* PROBLEM
All the data should come back exactly as it was given.

---------- RECORDED DATA

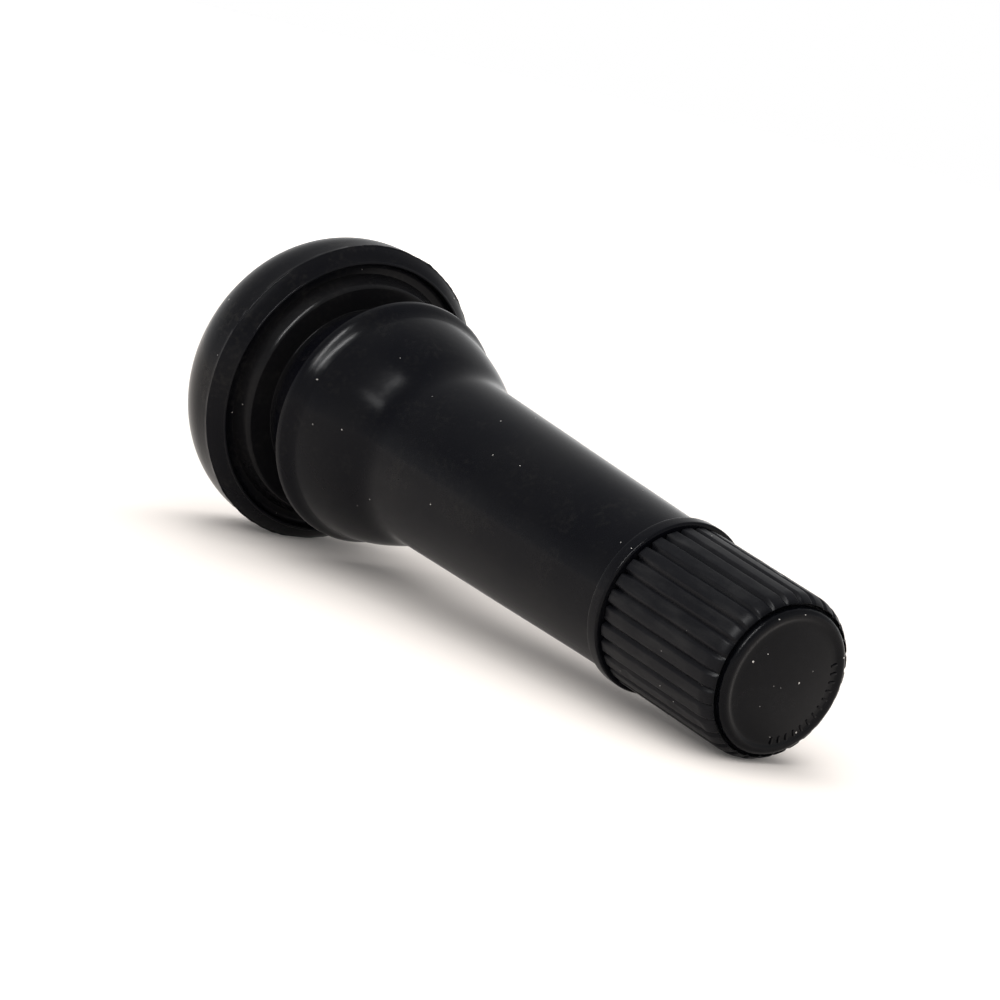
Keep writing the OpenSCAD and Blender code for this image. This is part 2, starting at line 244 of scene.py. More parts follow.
class Shading(Tree):
    """A material's node tree, with its shader and the patterns that finishes share."""

    def __init__(self, name: str) -> None:
        """Starts a material.

        Args:
            name: The material's name.
        """
        self.material = bpy.data.materials.new(name)
        self.material.use_nodes = True
        super().__init__(self.material.node_tree)
        self.nodes.nodes.clear()
        self.shader = self.add("ShaderNodeBsdfPrincipled")
        self.add("ShaderNodeOutputMaterial", {}, {"Surface": self.shader.outputs[0]})
        place = self.add("ShaderNodeTexCoord").outputs["Object"]
        self.place = self.vector("SCALE", place, 1 / MM)
        self.x, self.y, self.z = self.split(self.place)
        self.radius = self.math("SQRT", self.x * self.x + self.y * self.y)

    def set(self, **inputs: object) -> None:
        """Sets the shader's sockets; an underscore stands for a space in a name."""
        for name, value in inputs.items():
            self.feed(self.shader.inputs[name.replace("_", " ")], value)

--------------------

* REPLY
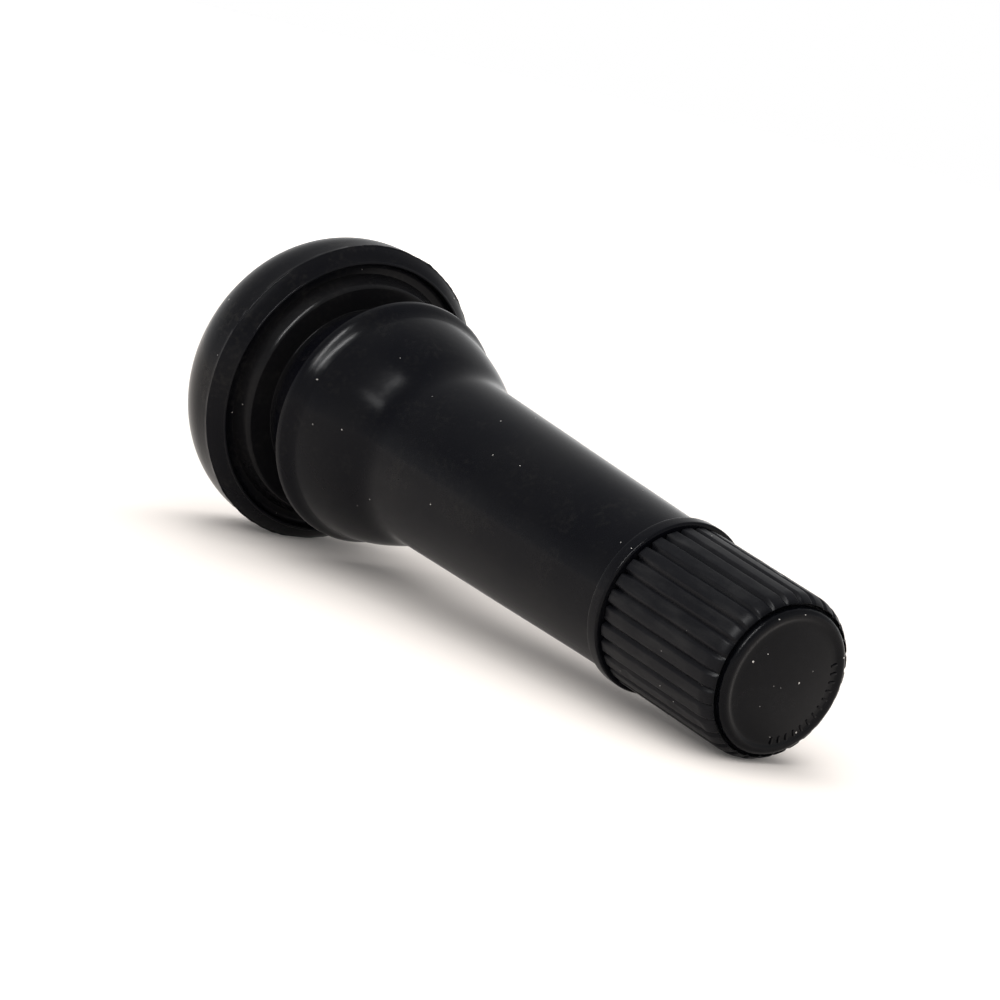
Keep writing the OpenSCAD and Blender code for this image. This is part 2, starting at line 244 of scene.py. More parts follow.
class Shading(Tree):
    """A material's node tree, with its shader and the patterns that finishes share."""

    def __init__(self, name: str) -> None:
        """Starts a material.

        Args:
            name: The material's name.
        """
        self.material = bpy.data.materials.new(name)
        self.material.use_nodes = True
        super().__init__(self.material.node_tree)
        self.nodes.nodes.clear()
        self.shader = self.add("ShaderNodeBsdfPrincipled")
        self.add("ShaderNodeOutputMaterial", {}, {"Surface": self.shader.outputs[0]})
        place = self.add("ShaderNodeTexCoord").outputs["Object"]
        self.place = self.vector("SCALE", place, 1 / MM)
        self.x, self.y, self.z = self.split(self.place)
        self.radius = self.math("SQRT", self.x * self.x + self.y * self.y)

    def set(self, **inputs: object) -> None:
        """Sets the shader's sockets; an underscore stands for a space in a name."""
        for name, value in inputs.items():
            self.feed(self.shader.inputs[name.replace("_", " ")], value)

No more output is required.